We decided to drive on over to Heltonville and see if we could access the creek there at all. We took the back roads and came out on Hwy 446 just north of Little Salt Creek, and after driving down to the creek, it was very obvious that there would be no creek searches made today at all. This creek normally has very little water in it and today was about six to eight feet deep and rolling right along. We decided to check the road cuts north and south of the creek but found very little collectable material at either place. We opted to drive on down to Danville at this point.
The next day turned out to be partly sunny and we contacted an area farmer just south of Danville and obtained permission to search his creek. After arriving and talking to him for a few minutes, we walked down to his beautiful clear water creek and began finding geodes of all sizes all over the place.
This area only received half an inch of rainfall from the storm system as well so the creeks were not flooded at all. Ralph went downstream while Jim and I headed upstream. We found geodes in the creek banks that were eroding out, geode halves that had cracked open and rolled down the gravel bars and located some embedded in the gravel bars as well.
The creek had a green shale bottom and the water was crystal clear and upstream at the junction of another creek, the riffle there looked like a great place to just lay down and cool off on a hot day.
After collecting a few large geodes here and a few buckets of smaller ones, we drove over to the Green River and while Jim and Ralph waited on the bridge, I drove over and obtained permission from the landowner on Greasy Ridge Road to walk the two miles of riverfront access and pick up geodes. It was interesting to note that the landowner thanked us for stopping to ask for permission to hunt, he said most people don't do that anymore these days.
We decided to walk downstream from the bridge after Jim and Ralph observed a very large snake in the water on the upstream side of the bridge. There were several gravel bars in the first mile downstream and there were geodes everywhere, as well as eroding from the riverbank.

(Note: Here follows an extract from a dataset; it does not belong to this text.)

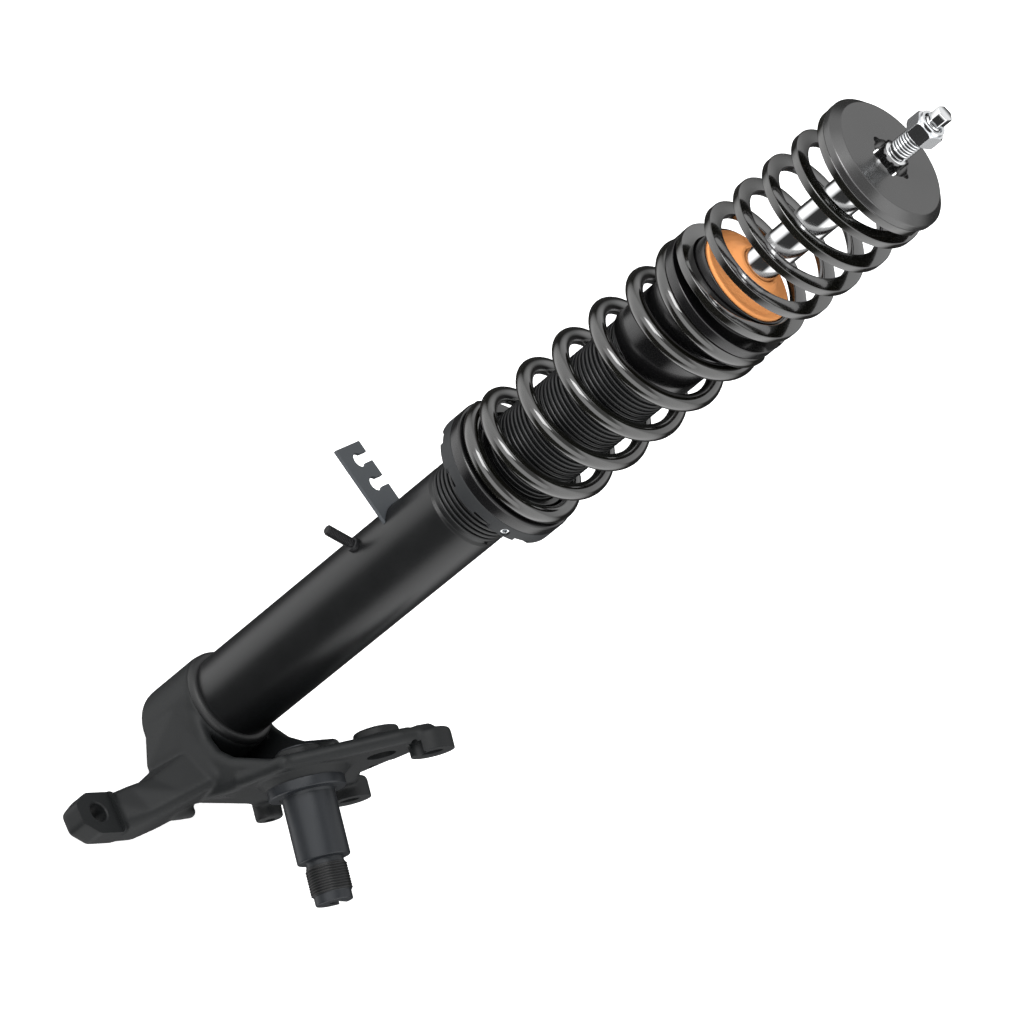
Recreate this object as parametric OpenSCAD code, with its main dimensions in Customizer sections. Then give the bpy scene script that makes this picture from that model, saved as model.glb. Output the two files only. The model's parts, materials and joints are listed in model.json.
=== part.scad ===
// Coilover strut assembly: knuckle, stub axle, damper, adjustable seat, main and helper springs.
// Origin: strut axis at the knuckle's bottom face. +Z runs up the rod, +X towards the wheel.

/* [Strut tube] */
// Outside diameter of the strut tube
tube_od = 51; // [50:0.5:52]
// Wall thickness of the strut tube
tube_wall = 2.5; // [2:0.1:3]
// Height where the seat thread starts
thread_z = 250; // [245:1:255]
// Height of the tube's open end
tube_top = 424; // [420:1:426]

/* [Knuckle] */
// Outside radius of the cup that holds the tube
cup_r = 30; // [29:0.5:32]
// Height of the cup's rim
cup_top = 45; // [43:1:48]
// Height where the stub axle's line meets the strut axis
stub_z = 86; // [84:1:88]
// Lean of the stub axle below square, degrees
stub_lean = 12.5; // [11:0.5:14]
// Distance of the plate's inboard face from the strut axis, along the stub axle
plate_in = 57; // [56:0.5:58]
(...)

We filled up our buckets and left as a few thunderstorms were beginning to pop up and move down the valley toward us. Ralph decided to stick around and was walking upstream the last we saw of him as Jim and I drove back to Danville. We came out on Hwy 27 at Halls Gap and since they have altered the highway here to use the shoulders to create passing lanes up the hill, there is no more parking room on either side of the roadway to stop and look for minerals here.
That night another storm front passed through the area and cooled things off substantially, so we took off for Lake Cumberland and the Somerset area around 8 am and arrived there to find a cloudy cool morning, around 52 degrees. We hiked over along the shoreline to see what we could find.
The waters on the lake were a bit choppy and speedboats were having some difficulty racing across the water. There were large amounts of trash and driftwood piled up on the shoreline and in the cove areas, making it difficult to walk from one cove to another. We were also keeping a sharp eye out for rattlesnakes, as I was told by friends that this part of Kentucky is known for them, but I believe the cooler weather played a big part that day, we didn't see any at all. I was really disappointed cause I know how much Chrissy really likes them.
Within the first quarter mile of the hike we began finding geodes eroded out of the shaley bluffs above and some still embedded in the shale layers.
Some were pretty and some were duds, there were solids and some with pretty crystal liners. We also found several crystal lined geodes left behind by others and those quickly found their way to our buckets. I found a couple of geodes with a bright orange crystal lined center as well as a few smoky quartz centers. I handed one over to Jim as I already have a few of those in my collection and he was looking for one or two himself. We also came upon a large chunk of host rock that had two geode halves embedded in it, so I carried that one back to the truck along with my bucket. We had to take a few breaks on the way back to the parking lot, Jim had two buckets full and I had one bucket and the large rock.
After we got back to the parking lot, Jim decided to hit the dusty trail back to Minnesota and after checking out his map, took off toward the interstate and I headed back to Danville. The next day I headed home with my five buckets and a few larger geodes that wouldn't fit in the bucket. We are thinking about another trip to Kentucky for some more agate and geodes in the near future. Hope you enjoyed my story and pics.